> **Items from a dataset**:
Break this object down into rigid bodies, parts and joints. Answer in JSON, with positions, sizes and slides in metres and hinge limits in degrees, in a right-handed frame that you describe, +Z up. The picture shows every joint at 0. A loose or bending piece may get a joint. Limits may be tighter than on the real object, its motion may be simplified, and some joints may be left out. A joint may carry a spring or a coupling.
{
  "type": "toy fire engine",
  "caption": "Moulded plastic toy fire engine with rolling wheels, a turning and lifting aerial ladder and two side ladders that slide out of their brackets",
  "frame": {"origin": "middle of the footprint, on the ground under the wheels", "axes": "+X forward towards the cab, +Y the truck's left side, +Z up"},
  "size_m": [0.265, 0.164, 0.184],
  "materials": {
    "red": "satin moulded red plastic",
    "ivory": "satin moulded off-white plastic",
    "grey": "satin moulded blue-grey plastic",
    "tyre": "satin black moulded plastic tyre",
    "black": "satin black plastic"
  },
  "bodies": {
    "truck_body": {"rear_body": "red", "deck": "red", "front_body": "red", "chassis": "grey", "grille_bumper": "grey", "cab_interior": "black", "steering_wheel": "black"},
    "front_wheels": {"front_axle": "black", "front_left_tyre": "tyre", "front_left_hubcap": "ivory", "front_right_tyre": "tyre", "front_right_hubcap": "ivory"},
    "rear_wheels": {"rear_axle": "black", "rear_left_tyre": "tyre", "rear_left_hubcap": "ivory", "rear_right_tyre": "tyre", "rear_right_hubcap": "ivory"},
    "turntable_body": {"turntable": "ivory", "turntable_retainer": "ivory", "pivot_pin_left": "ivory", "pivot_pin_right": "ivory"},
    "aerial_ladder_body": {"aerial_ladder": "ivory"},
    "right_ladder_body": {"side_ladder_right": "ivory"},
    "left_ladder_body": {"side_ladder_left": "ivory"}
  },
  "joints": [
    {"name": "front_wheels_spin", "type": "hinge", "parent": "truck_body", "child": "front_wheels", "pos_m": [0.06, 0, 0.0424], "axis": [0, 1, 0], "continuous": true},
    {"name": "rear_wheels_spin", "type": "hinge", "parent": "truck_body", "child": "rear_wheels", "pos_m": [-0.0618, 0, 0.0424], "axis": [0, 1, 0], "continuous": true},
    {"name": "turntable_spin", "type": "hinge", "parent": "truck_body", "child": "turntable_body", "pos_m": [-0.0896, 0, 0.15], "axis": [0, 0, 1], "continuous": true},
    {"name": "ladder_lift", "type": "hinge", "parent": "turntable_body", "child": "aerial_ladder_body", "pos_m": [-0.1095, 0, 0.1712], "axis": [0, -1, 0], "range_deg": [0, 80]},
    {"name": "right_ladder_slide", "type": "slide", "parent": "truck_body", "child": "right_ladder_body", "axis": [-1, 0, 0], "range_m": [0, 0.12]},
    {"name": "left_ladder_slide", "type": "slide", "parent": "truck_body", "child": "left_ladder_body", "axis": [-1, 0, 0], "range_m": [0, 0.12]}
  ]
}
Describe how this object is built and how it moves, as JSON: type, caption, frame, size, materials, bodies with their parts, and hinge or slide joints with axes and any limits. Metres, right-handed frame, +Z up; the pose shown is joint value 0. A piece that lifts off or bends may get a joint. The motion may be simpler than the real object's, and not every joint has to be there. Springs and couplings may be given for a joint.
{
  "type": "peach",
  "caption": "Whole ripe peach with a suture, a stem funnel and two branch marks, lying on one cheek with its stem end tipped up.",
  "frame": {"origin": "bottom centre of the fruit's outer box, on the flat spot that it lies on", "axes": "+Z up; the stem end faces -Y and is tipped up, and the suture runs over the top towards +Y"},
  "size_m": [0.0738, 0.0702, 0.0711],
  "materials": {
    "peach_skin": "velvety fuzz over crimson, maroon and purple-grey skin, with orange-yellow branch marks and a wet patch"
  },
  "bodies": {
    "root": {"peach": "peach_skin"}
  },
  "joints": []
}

> **Do this**:
Write out every record, exactly as written.

> **Task output**:
Break this object down into rigid bodies, parts and joints. Answer in JSON, with positions, sizes and slides in metres and hinge limits in degrees, in a right-handed frame that you describe, +Z up. The picture shows every joint at 0. A loose or bending piece may get a joint. Limits may be tighter than on the real object, its motion may be simplified, and some joints may be left out. A joint may carry a spring or a coupling.
{
  "type": "toy fire engine",
  "caption": "Moulded plastic toy fire engine with rolling wheels, a turning and lifting aerial ladder and two side ladders that slide out of their brackets",
  "frame": {"origin": "middle of the footprint, on the ground under the wheels", "axes": "+X forward towards the cab, +Y the truck's left side, +Z up"},
  "size_m": [0.265, 0.164, 0.184],
  "materials": {
    "red": "satin moulded red plastic",
    "ivory": "satin moulded off-white plastic",
    "grey": "satin moulded blue-grey plastic",
    "tyre": "satin black moulded plastic tyre",
    "black": "satin black plastic"
  },
  "bodies": {
    "truck_body": {"rear_body": "red", "deck": "red", "front_body": "red", "chassis": "grey", "grille_bumper": "grey", "cab_interior": "black", "steering_wheel": "black"},
    "front_wheels": {"front_axle": "black", "front_left_tyre": "tyre", "front_left_hubcap": "ivory", "front_right_tyre": "tyre", "front_right_hubcap": "ivory"},
    "rear_wheels": {"rear_axle": "black", "rear_left_tyre": "tyre", "rear_left_hubcap": "ivory", "rear_right_tyre": "tyre", "rear_right_hubcap": "ivory"},
    "turntable_body": {"turntable": "ivory", "turntable_retainer": "ivory", "pivot_pin_left": "ivory", "pivot_pin_right": "ivory"},
    "aerial_ladder_body": {"aerial_ladder": "ivory"},
    "right_ladder_body": {"side_ladder_right": "ivory"},
    "left_ladder_body": {"side_ladder_left": "ivory"}
  },
  "joints": [
    {"name": "front_wheels_spin", "type": "hinge", "parent": "truck_body", "child": "front_wheels", "pos_m": [0.06, 0, 0.0424], "axis": [0, 1, 0], "continuous": true},
    {"name": "rear_wheels_spin", "type": "hinge", "parent": "truck_body", "child": "rear_wheels", "pos_m": [-0.0618, 0, 0.0424], "axis": [0, 1, 0], "continuous": true},
    {"name": "turntable_spin", "type": "hinge", "parent": "truck_body", "child": "turntable_body", "pos_m": [-0.0896, 0, 0.15], "axis": [0, 0, 1], "continuous": true},
    {"name": "ladder_lift", "type": "hinge", "parent": "turntable_body", "child": "aerial_ladder_body", "pos_m": [-0.1095, 0, 0.1712], "axis": [0, -1, 0], "range_deg": [0, 80]},
    {"name": "right_ladder_slide", "type": "slide", "parent": "truck_body", "child": "right_ladder_body", "axis": [-1, 0, 0], "range_m": [0, 0.12]},
    {"name": "left_ladder_slide", "type": "slide", "parent": "truck_body", "child": "left_ladder_body", "axis": [-1, 0, 0], "range_m": [0, 0.12]}
  ]
}
Describe how this object is built and how it moves, as JSON: type, caption, frame, size, materials, bodies with their parts, and hinge or slide joints with axes and any limits. Metres, right-handed frame, +Z up; the pose shown is joint value 0. A piece that lifts off or bends may get a joint. The motion may be simpler than the real object's, and not every joint has to be there. Springs and couplings may be given for a joint.
{
  "type": "peach",
  "caption": "Whole ripe peach with a suture, a stem funnel and two branch marks, lying on one cheek with its stem end tipped up.",
  "frame": {"origin": "bottom centre of the fruit's outer box, on the flat spot that it lies on", "axes": "+Z up; the stem end faces -Y and is tipped up, and the suture runs over the top towards +Y"},
  "size_m": [0.0738, 0.0702, 0.0711],
  "materials": {
    "peach_skin": "velvety fuzz over crimson, maroon and purple-grey skin, with orange-yellow branch marks and a wet patch"
  },
  "bodies": {
    "root": {"peach": "peach_skin"}
  },
  "joints": []
}